Bug in Lex

John Pierce jwp at sdcsvax.UUCP
Thu Jan 16 09:33:07 AEST 1986


Lex is in some instances improperly handling expressions involving trailing
context.  The problem is demonstrated by the rule "ab?/[\nb]":

	%{
	%}
	%%
	ab?/[\nb]	{printf("test: yytext=%s\n",yytext);}
	.		{printf("dot: yytext=%s\n",yytext);}
	\n		{printf("newline\n");}
	%%

Given the input "abc", this produces:

	test: yytext=ab
	dot: ytext=c

This is incorrect.  "ab" matches "ab?", but "c" does not match "/[\nb]"; thus
the rule cannot be matched that way.  "a" matches "ab?", and "b" matches
"/[\nb]", but then the output is wrong since input that matches the trailing
context part of a rule is not supposed to be part of yytext for that rule.
Thus, what should be produced is:

	test: yytext=a
	dot: yytext=b
	dot: yytext=c

This problem is known to exist for 4.{1,2,3beta}BSD VAXen, Sun 2.0, Pyramids,
Celerities (4.2), and V.2 3B20s.  No Version 7 or earlier systems were tested.

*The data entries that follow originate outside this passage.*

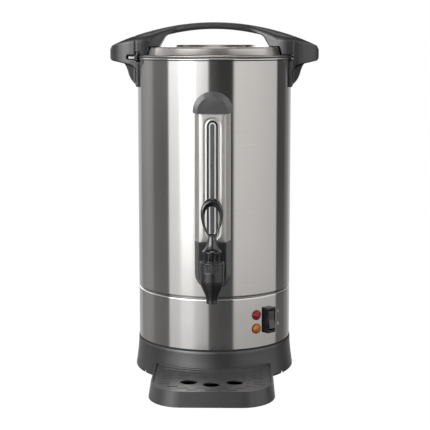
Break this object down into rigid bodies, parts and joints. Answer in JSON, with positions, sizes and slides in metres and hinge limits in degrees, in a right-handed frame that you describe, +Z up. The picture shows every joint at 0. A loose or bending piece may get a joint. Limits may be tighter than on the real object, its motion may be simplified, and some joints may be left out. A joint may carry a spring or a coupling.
{
  "type": "coffee urn",
  "caption": "Steel percolator urn with sight gauge, lever tap, twist-on lid with an arched handle, side handles, rocker switch, two lamps and a pull-out drip tray.",
  "frame": {"origin": "on the axis of the round body, at the level of the counter that the feet stand on", "axes": "+Z up along the body's axis, the tap and gauge face -Y, the side handles lie along X, right-hand handle towards +X"},
  "size_m": [0.299, 0.3417, 0.5012],
  "materials": {
    "brushed_body": "vertical-gloss, fine horizontal brushing",
    "brushed_lid": "fine circular brushing",
    "satin_cover": "satin",
    "polished_steel": "polished",
    "zinc_steel": "zinc plated",
    "cast_heater": "as cast",
    "mica": "pressed sheet",
    "phenolic": "moulded",
    "ivory_plastic": "moulded",
    "grey_plastic": "fine moulded texture",
    "tray_plastic": "fine moulded texture",
    "handle_plastic": "fine moulded texture",
    "black_plastic": "satin moulded",
    "black_gloss": "gloss moulded",
    "black_rubber": "matte",
    "silicone": "translucent",
    "red_silicone": "matte",
    "brass_pins": "bright",
    "red_lens": "clear tinted",
    "amber_lens": "clear tinted",
    "clear_glass": "clear",
    "clear_window": "clear"
  },
  "bodies": {
    "root": {"base_ring": "grey_plastic", "base_plate": "zinc_steel", "rubber_feet": "black_rubber", "base_screws": "zinc_steel", "tie_rods": "zinc_steel", "tie_nuts": "zinc_steel", "skirt": "brushed_body", "water_tank": "brushed_body", "main_heater": "cast_heater", "warming_ring": "mica", "heater_clamp": "zinc_steel", "heater_nuts": "zinc_steel", "boil_thermostat": "phenolic", "safety_cutout": "phenolic", "thermostat_nuts": "zinc_steel", "terminal_block": "ivory_plastic", "power_inlet": "black_plastic", "inlet_pins": "brass_pins", "inlet_screws": "zinc_steel", "switch_frame": "black_plastic", "boil_lamp_lens": "red_lens", "ready_lamp_lens": "amber_lens", "lamp_bodies": "ivory_plastic", "tap_shank": "polished_steel", "shank_washer": "silicone", "shank_nut": "polished_steel", "tap_barrel": "black_plastic", "tap_bonnet": "black_plastic", "tap_spring": "polished_steel", "gauge_tube": "clear_glass", "gauge_grommets": "silicone", "gauge_cover": "satin_cover", "gauge_bezel": "black_gloss", "gauge_window": "clear_window", "gauge_cap": "grey_plastic", "cap_nut": "polished_steel", "gauge_housing": "black_plastic", "left_side_handle": "handle_plastic", "right_side_handle": "handle_plastic", "handle_plates": "polished_steel", "handle_screws": "polished_steel", "filter_basket": "polished_steel", "basket_cover": "polished_steel", "pump_tube": "polished_steel", "pump_valve": "polished_steel"},
    "tap_stem": {"tap_stem": "polished_steel", "seat_cup": "red_silicone", "lever_pin": "polished_steel"},
    "tap_lever": {"tap_lever": "black_gloss"},
    "rocker": {"switch_rocker": "black_gloss"},
    "lid_seal": {"lid_seal": "silicone"},
    "lid": {"lid": "brushed_lid", "lid_handle": "handle_plastic", "lid_screws": "polished_steel"},
    "drip_tray": {"drip_tray": "tray_plastic"},
    "drip_grid": {"drip_grid": "tray_plastic"}
  },
  "joints": [
    {"name": "tap_lever", "type": "hinge", "parent": "tap_stem", "child": "tap_lever", "pos_m": [0, -0.158, 0.1989], "axis": [1, 0, 0], "range_deg": [0, 25], "stiffness_Nm_per_rad": 0.6, "springref_deg": -8.59},
    {"name": "tap_lift", "type": "slide", "parent": "root", "child": "tap_stem", "axis": [0, 0, 1], "range_m": [0, 0.005], "deforming": ["tap_spring"]},
    {"name": "rocker_tilt", "type": "hinge", "parent": "root", "child": "rocker", "pos_m": [0.0792, -0.07948, 0.0852], "axis": [0.7083, 0.7059, 0], "range_deg": [0, 16]},
    {"name": "lid_lift", "type": "slide", "parent": "root", "child": "lid_seal", "axis": [0, 0, 1], "range_m": [0, 0.08]},
    {"name": "lid_twist", "type": "hinge", "parent": "lid_seal", "child": "lid", "pos_m": [0, 0, 0.4555], "axis": [0, 0, 1], "range_deg": [-12, 0]},
    {"name": "tray_slide", "type": "slide", "parent": "root", "child": "drip_tray", "axis": [0, -1, 0], "range_m": [0, 0.06]},
    {"name": "grid_lift", "type": "slide", "parent": "drip_tray", "child": "drip_grid", "axis": [0, 0, 1], "range_m": [0, 0.04]}
  ],
  "couplings": [
    {"joint": "tap_lift", "follows": "tap_lever", "m_per_rad": 0.01145}
  ]
}
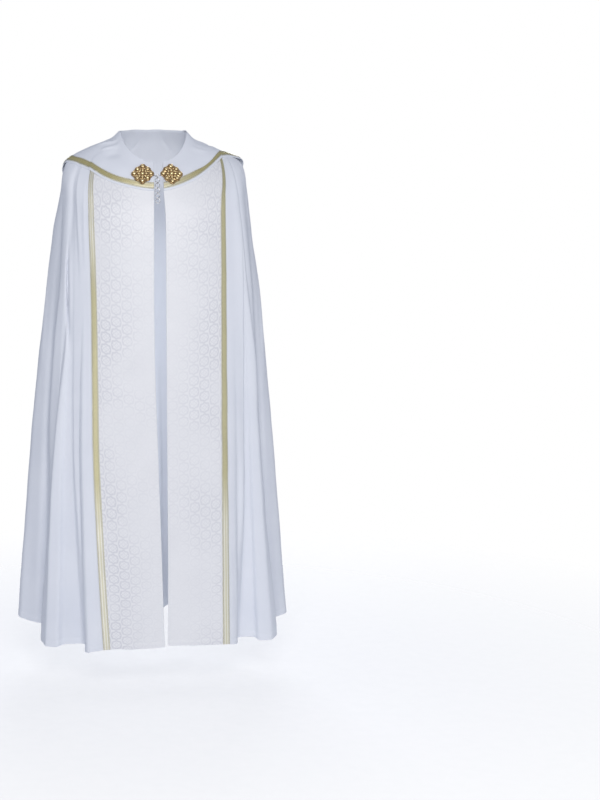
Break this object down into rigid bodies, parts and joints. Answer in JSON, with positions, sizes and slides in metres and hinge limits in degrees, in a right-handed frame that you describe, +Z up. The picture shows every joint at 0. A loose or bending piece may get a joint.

I do not have a fix for this.  The problem *looks* as though the code in
/usr/lib/lex/ncform is at fault somewhere around the loops

	while (lsp-- > yylstate) {
		...
		...
		while (yyback((*lsp)->yystops, -*yyfnd) != 1 && lsp > yylstate)
		...

but it's unclear to me that that is the case.  Using dbx, I was able to obtain
the correct result by forcing yyback() to cause an extra iteration of the inner
loop.  I believe I have found other [not quite analogous] cases where the '?'
operator coupled with "trailing context" causes incorrect results (I have not
yet thoroughly tested them).  This leads me to suspect the construction of the
state tables in such cases, rather than the ncform code.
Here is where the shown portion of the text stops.